Certifications, Licenses, and Registration
Voluntary certification from a reputable and impartial organization proves expertise in a skill or set of skills, generally through work experience, training, passing an examination, or a combination of the three. Certification might assist a Custom Tailor to stand out in a crowded field and boost their confidence on the job.
Projected Career Map
Custom Tailors can apply to better shops once they have achieved enough experience and skill. They can also serve as supervisors of other employees or start their own enterprises.
Individuals with a passion for fashion and design as well as the necessary talents will have the finest work opportunities.

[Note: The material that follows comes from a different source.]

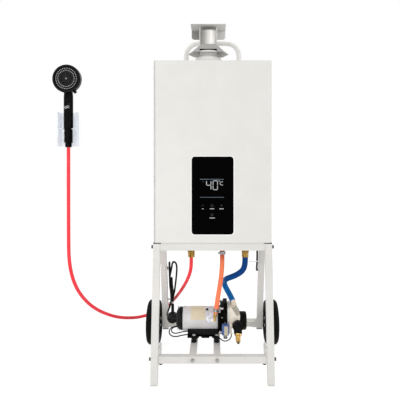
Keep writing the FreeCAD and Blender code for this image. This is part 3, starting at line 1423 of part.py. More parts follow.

Beneficial Professional Development
To gain the benefits of on-the-job training, master all abilities, and become a bespoke tailor themselves, aspirant Custom Tailors would need to work with an experienced tailor for a few years.
Students can ask questions, network with professionals in the garment business, and practice their design and construction abilities by pursuing an associate’s or bachelor’s degree in textiles and fashion design.
If you work in the manufacturing industry, your boss may push you to enroll in accredited programmes to hone your abilities and specialize in a certain field. Continuing education can help custom tailors enhance their current talents and learn new ones throughout their careers. They can, for example, take advanced courses in marketing, sourcing, and networking.
Joining a professional organization might provide resources to help Custom Tailor careers advance. Access to continuing education classes, professional listings, marketing resources, and networking opportunities are among the benefits.
Style is a method to express yourself without saying anything. A Custom Tailor can help you make a lasting impression since appearing beautiful isn’t about self-importance; it’s about self-respect.
Advice from the Wise
It’s a skill that’s best learnt from an experienced teacher. Experiment and don’t be afraid to fail. Expect to make mistakes. That is how you will learn.